Penistone West Coun Hannah Kitching told the Chronicle that action has to be taken on the A616.

She added: “It’s a constant issue that locals are well aware of.

“The local authority boundary literally runs down the middle of the A616 at Midhopestones, but it is managed by the Highways Agency rather than either of the local authorities’ highways teams.

“Speed limits change as it’s a busy stretch but we’re fully aware that speed is one of the main causes of collisions.

“Anyone can see the A616 is something that needs addressing.”

Road safety concerns - brought to the police’s attention by multiple Barnsley campaign groups - will now become a ‘prioritised issue’ for officers across the borough, force bosses have revealed.

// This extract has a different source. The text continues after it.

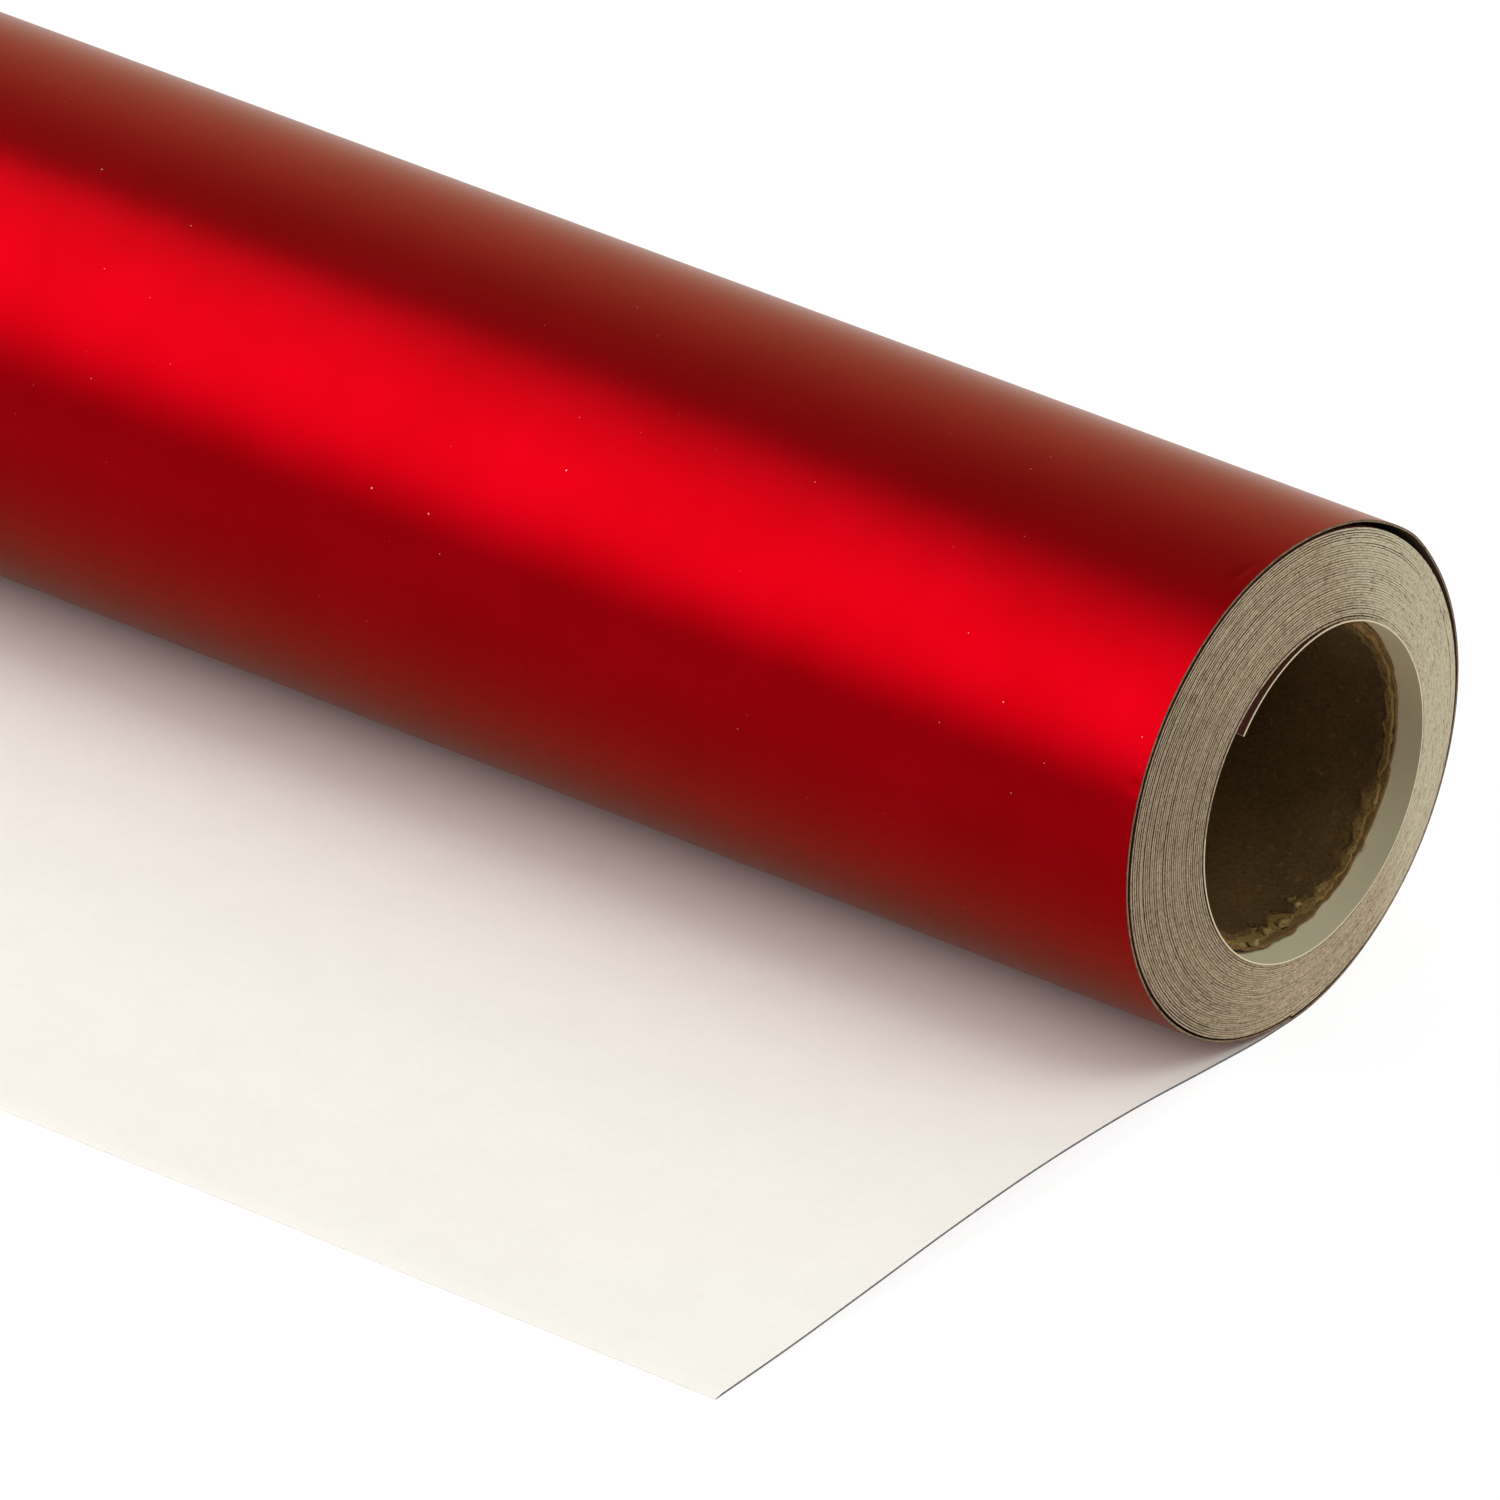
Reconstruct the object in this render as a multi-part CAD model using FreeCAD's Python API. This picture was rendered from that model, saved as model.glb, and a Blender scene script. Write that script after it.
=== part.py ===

Road traffic collisions caused more than 400 injuries - including nine fatalities - on Barnsley’s roads last year, figures also revealed.

South Yorkshire Police and Crime Commissioner Dr Alan Billings added: “Issues around road safety and speeding have began to dominate many conversations at town and parish council meetings.

“The main concern seems to be the speed at which vehicles travel, and this is especially concerning for residents in the more rural and quieter villages.

“During the periods of lockdown the number of concerns increased rapidly, particularly from within rural communities.

“However, concerns have been raised by residents from across the town and are not confined to a particular area.

“I will be supporting the South Yorkshire Safer Roads Partnership by ensuring that road safety issues are highlighted with the aim of continuing to reduce serious and fatal road traffic accidents.”